Am Montag geht es um die Zukunft der Geburtshilfe

10 000 Unterschriften aus drei Petitionen, zwei Busladungen voller Demonstranten, die nächsten Montag vor und im Konstanzer Landratsamt demonstrieren wollen – der Streit um den Erhalt der Geburtshilfe am Radolfzeller Krankenhaus tritt in die entscheidende Phase: Am Montag, 19.12., entscheidet der Kreistag über eine Finanz­spritze für die Entbindungsstation.

Wie die Abstimmung auch ausfällt – am 24. Dezember wird die letzte schwangere Patientin in Radolfzell aufgenommen. Denn dann stellen die drei Belegärzte (Radolfzeller Ärzte mit auch noch eigener Praxis), die bislang die Geburtshilfe mit Hebammen und PflegerInnen des Hegau-Bodensee-Klinikums Radolfzell besorgten, ihre Arbeit ein. Hintergrund: Einer der Belegärzte tritt absehbar in den Ruhestand und ein Nachfolger ist noch nicht gefunden.

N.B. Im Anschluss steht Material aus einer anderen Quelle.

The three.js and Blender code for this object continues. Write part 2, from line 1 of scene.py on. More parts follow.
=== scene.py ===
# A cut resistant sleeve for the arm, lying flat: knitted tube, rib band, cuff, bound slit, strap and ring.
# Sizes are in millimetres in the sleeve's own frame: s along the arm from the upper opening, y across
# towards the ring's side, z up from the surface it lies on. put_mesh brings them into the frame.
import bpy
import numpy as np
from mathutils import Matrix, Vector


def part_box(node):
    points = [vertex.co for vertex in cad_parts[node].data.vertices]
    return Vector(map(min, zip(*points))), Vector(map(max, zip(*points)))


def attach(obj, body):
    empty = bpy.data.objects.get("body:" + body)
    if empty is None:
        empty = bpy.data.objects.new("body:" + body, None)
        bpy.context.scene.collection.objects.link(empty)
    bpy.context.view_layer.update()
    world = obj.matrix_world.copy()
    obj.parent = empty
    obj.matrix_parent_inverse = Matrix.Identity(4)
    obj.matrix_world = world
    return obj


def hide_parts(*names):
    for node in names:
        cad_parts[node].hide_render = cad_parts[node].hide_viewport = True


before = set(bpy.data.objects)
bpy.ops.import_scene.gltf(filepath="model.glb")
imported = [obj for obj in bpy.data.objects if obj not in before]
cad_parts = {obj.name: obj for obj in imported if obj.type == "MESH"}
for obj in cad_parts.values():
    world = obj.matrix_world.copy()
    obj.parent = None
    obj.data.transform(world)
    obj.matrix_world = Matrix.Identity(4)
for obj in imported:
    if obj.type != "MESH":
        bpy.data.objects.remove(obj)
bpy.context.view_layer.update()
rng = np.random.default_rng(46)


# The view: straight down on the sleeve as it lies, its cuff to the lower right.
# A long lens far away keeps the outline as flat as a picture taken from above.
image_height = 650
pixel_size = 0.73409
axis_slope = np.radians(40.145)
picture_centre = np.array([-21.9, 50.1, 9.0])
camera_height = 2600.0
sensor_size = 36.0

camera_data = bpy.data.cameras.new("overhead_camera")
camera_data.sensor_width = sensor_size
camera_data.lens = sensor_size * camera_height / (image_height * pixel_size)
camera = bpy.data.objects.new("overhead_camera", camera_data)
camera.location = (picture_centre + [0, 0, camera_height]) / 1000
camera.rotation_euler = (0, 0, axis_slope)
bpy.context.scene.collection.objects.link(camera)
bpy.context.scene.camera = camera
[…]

Und die Nachfolge gestaltet sich schwierig, denn die Versicherung nahm das Ausscheiden dieses Arztes zum Anlass, die Beiträge empfindlich – von 43 000 auf maximal 150 000 Euro – zu erhöhen. Damit, so argumentieren die Belegärzte Karpuzoglu, Groß und Stubenrauch, sei dieser Kostenanstieg für sie nicht verkraftbar. Mehr noch: Zu diesen Konditionen ließe sich auch kein Nachfolger finden. Die Versicherungen ihrerseits begründen die, übrigens bundesweit geltende, Beitragserhöhung mit einem gestiegenen Risiko: Durch die aktuelle Rechtsprechung deutscher Gerichte seien Schadensersatzansprüche um ein Vielfaches gestiegen, die Versicherungen müssten also im Schadensfall mehr zahlen, was nur über Beitragserhöhungen refinanzierbar sei.

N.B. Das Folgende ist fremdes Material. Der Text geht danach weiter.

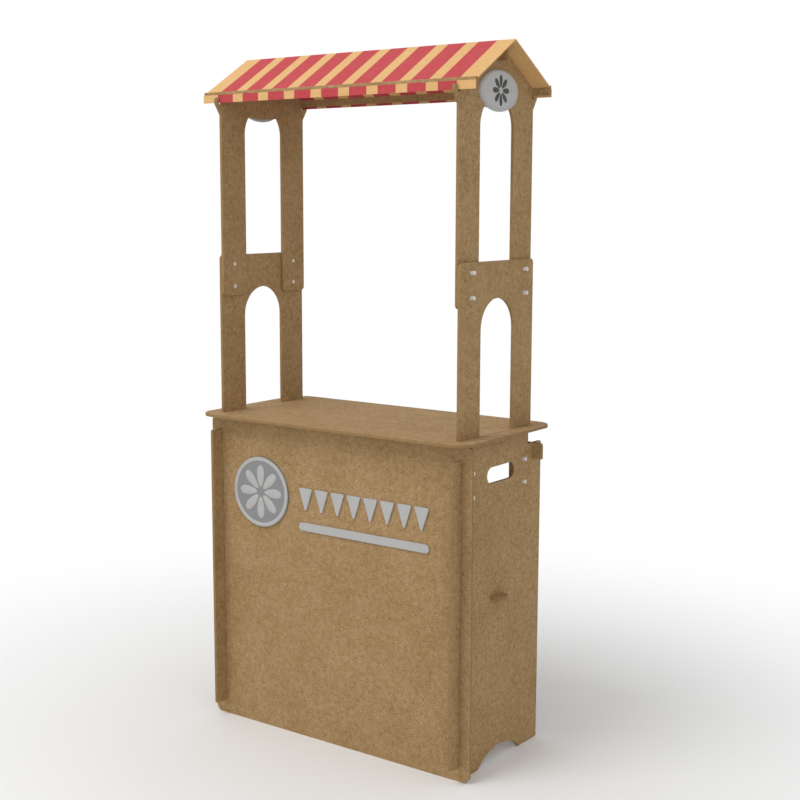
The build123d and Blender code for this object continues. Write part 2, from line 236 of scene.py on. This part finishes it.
class StageSettings(bpy.types.PropertyGroup):
    """Floor, light and camera."""

    floor: FloatVectorProperty(
        name="Floor", description="Colour of the floor", subtype="COLOR", size=3,
        default=(0.860, 0.860, 0.855), min=0, max=1,
    )
    azimuth: FloatProperty(
        name="Azimuth", description="Camera's turn to the right of the front",
        default=radians(36.96), subtype="ANGLE",
    )
    pitch: FloatProperty(
        name="Pitch", description="Camera's tilt below level", default=radians(8.33), subtype="ANGLE",
    )
    distance: FloatProperty(
        name="Distance", description="Level distance to the camera", default=4.26, min=0.5, unit="LENGTH",
    )
    shift: FloatProperty(
        name="Shift", description="Sideways shift that sets the counter left of the middle", default=0.035,
    )
    lens: FloatProperty(
        name="Lens", description="Focal length of the camera", default=62.0, min=1, unit="CAMERA",
    )


# Node trees


def node(tree, kind, **settings):
    """Add a node and set its properties."""
    made = tree.nodes.new(kind)
    for key, value in settings.items():
        setattr(made, key, value)
    return made


def math_node(tree, operation, first, second=None):
    """Add a Math node whose inputs are sockets or numbers."""
    made = node(tree, "ShaderNodeMath", operation=operation)
    for socket, value in zip(made.inputs, (first, second)):
        if isinstance(value, bpy.types.NodeSocket):
            tree.links.new(value, socket)
        elif value is not None:
            socket.default_value = value
    return made.outputs[0]


def mix_colours(tree, factor, first, second):
    """Add a colour Mix node whose inputs are sockets, numbers or colours."""
    made = node(tree, "ShaderNodeMix", data_type="RGBA")
    for index, value in ((0, factor), (6, first), (7, second)):
        if isinstance(value, bpy.types.NodeSocket):
            tree.links.new(value, made.inputs[index])
        else:
            made.inputs[index].default_value = value
    return made.outputs[2]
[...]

Es geht um eine halbe Million

Diese unerwartet aufgetretene Problematik rief viele Beteiligte auf den Plan: Neben den betroffenen Ärzten auch den Gesundheitsverbund, der einen „Sicherstellungsauftrag“ für die Gesundheitsfürsorge im Landkreis hat, und den Landkreis, der wesentlicher Träger des aus der Fusion der Kliniken in Singen, Konstanz und Radolfzell hervorgegangenen Verbundes ist. Und mit dem Landkreis ist der Kreistag in der Pflicht – der soll am kommenden Montag über Lösungen und deren Finanzierung beraten

Auf der Tagesordnung dieser Sitzung (ab 14 Uhr im Landratsamt) steht ein interfraktioneller Antrag Radolfzeller Kreisräte, die eine Weiterführung der Geburtshilfe fordern. Die Zusatzkosten sollen dann die Ärzte, die Stadt Radolfzell und die Stiftung des Radolfzeller Spitalfonds sowie der Landkreis unter sich aufteilen. Es geht um Mehrkosten, so der Verbunds-Geschäftsführer Fischer, von „mindestens 410 000 und höchstens 560 000 Euro jährlich.“

„Die Frauen brauchen keine Angst zu haben“

Für Landrat Frank Hämmerle, gleichzeitig Aufsichtsratsvorsitzender des Gesundheitsverbundes („ich bin dagegen, Gewinne zu privatisieren und Verluste den Steuerzahler zahlen zu lassen“) ist das nicht finanzierbar. Zusammen mit der Geschäftsführung des Verbundes plädiert er darum dafür, die Geburtshilfe in Radolfzell nicht weiter zu führen, sondern die Schwangeren wie die Beschäftigten auf die Entbindungsstationen in Konstanz und Singen zu verteilen. Nach Aussage der dortigen Chefärzte sei das problemlos zu bewerkstelligen, wenn auch in Singen kurzfristige Baumaßnahmen nötig würden. Geschäftsführer Fischer: „Die Frauen brauchen keine Angst zu haben.“ Zur Begründung noch einmal Landrat Hämmerle: „Ich bin bereit, öffentliche Gelder für Investitionen zu geben, aber nicht für den laufenden Unterhalt.“

Das allerdings sehen die betroffenen Schwangeren anders. Am gestrigen Mittwoch überreichte eine Abordnung dem Landrat über 10 000 Unterschriften aus dem Landkreis (Foto), mit denen ein Erhalt der Geburtshilfe in Radolfzell gefordert wird. Und sie werden wiederkommen, versprechen sie: Für eine Demonstration vor der entscheidenden Sitzung des Kreistages am nächsten Montag um 13. 30 Uhr sind bereits zwei Busse geordert.